Autora de dezenas de livros infantis, Cristina utiliza o dinheiro para contratar gráficas e artistas plásticos para ilustrar os livros. Articula também com vários escritores locais para escreverem histórias. Quando as publicações estão prontas, a empreendedora visita as escolas públicas da cidade para distribuir os livros gratuitamente. Cada criança recebe um exemplar, desde que traga de casa um quilo de lixo para ser doado à escola, que armazena e vende o lixo coletado da criançada para reinvestir na compra de material escolar.
132 mil livros
A primeira experiência foi em 2005, com a coleção ‘Cantos e Encantos’, formada por 13 livros com histórias de 16 páginas cada, e mais um CD com músicas infantis. Além de Cristina Marques, o trabalho é assinado pela cantora Nana Toledo e o artista plástico Julian Boris. Em seis meses, foram distribuídos 132 mil livros para a garotada. Em 2006, as atividades do Instituto Evoluir foram interrompidas por causa das eleições, para evitar uso político do projeto, e só foram retomadas no final de outubro.
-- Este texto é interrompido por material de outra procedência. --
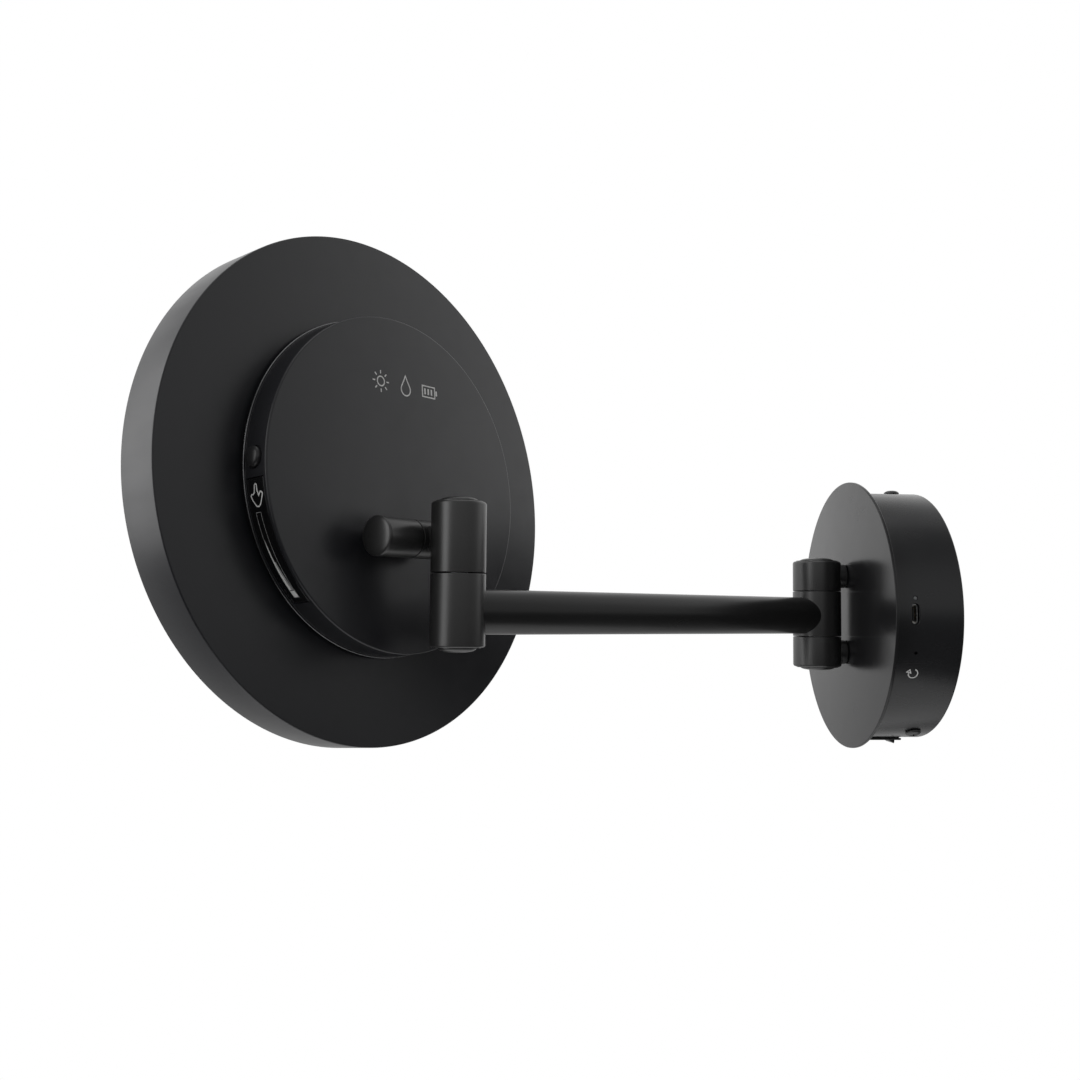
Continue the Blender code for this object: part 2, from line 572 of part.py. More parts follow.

Em 2007, o instituto lança a mais nova coleção ‘Jóias Literárias’, que reúne 12 livros infanto-juvenis de 64 páginas cada, escritos por 12 autores locais, com ilustrações do artista plástico Eugenio Colonese. Os principais gêneros constam na coleção, de suspense a humor. Inicialmente foram rodados 24 mil exemplares. “Fico contente de contribuir para a democratização da cultura e também de gerar renda para as gráficas e revelar novos autores locais. E tudo por meio da educação ambiental”, sintetiza Cristina Marques.
A autora lembra bem quando decidiu abraçar a causa. Como escritora de livros infantis, visitava escolas para conversar com as crianças. Um dia Cristina se comoveu com uma menina. “Enquanto eu falava, ela folheava um dos meus livros com as pontinhas dos dedos para não estragar e procurava terminar a leitura antes que eu fosse embora porque ela não poderia comprar o livro. Ao descer o morro da escola, vi muito lixo reciclável espalhado e pensei: preciso transformar lixo em livro”.
O processo de bater na porta de empresas privadas e da prefeitura em busca de apoio não demorou a gerar resultados. Logo o instituto fidelizou 9 mil pequenos leitores, que agora querem cada vez mais livros. Sem falar nos adolescentes que aguardam o atual lançamento de obras juvenis.
Mobilização da comunidade
Atualmente a propaganda é garantida em todas as rádios e jornais. E toda a comunidade se movimenta para que as crianças sejam avisadas. Na elaboração dos livros, os professores das escolas públicas opinam sobre os temas e os autores locais escrevem sobre a cultura da região.
A Hering, por ser a primeira empresa a ajudar fornecendo lixo, inscreveu o projeto no concurso da revista Expressão e recebeu o Prêmio Marketing Ecológico 2005. “Tal conquista abriu as portas para que muitas empresas engrossassem a fileira de nossos colaboradores”, afirma a líder do instituto.
Nascida em São Paulo e familiarizada com livros desde criança por causa do pai que trabalhava na editora Nova Fronteira, Cristina Marques é formada em Letras e Teologia. Atua no mercado editorial desde 1984. “Temos muito a fazer. No Brasil, 73% de toda a literatura produzida são consumidas por apenas 16% dos leitores. E em 89% dos municípios não existem livrarias propriamente ditas”, enumera.
Atualmente o Instituto Evoluir tem uma programação editorial para três anos. Com patrocínio da Bunge, as atividades agora estão se ampliando para o município vizinho, Gaspar.
Como a maioria dessas crianças nunca teve um livro na vida, apenas tomou emprestado da biblioteca, algumas delas têm até dificuldade em acreditar quando ganham o primeiro, como observa Cristina. “Um dia uma criança trouxe o lixo reciclável, recebeu o livro e perguntou: ‘tia, é meu? Eu falei: ‘é seu, sim’. Ela voltou a perguntar: ‘é para sempre?’”.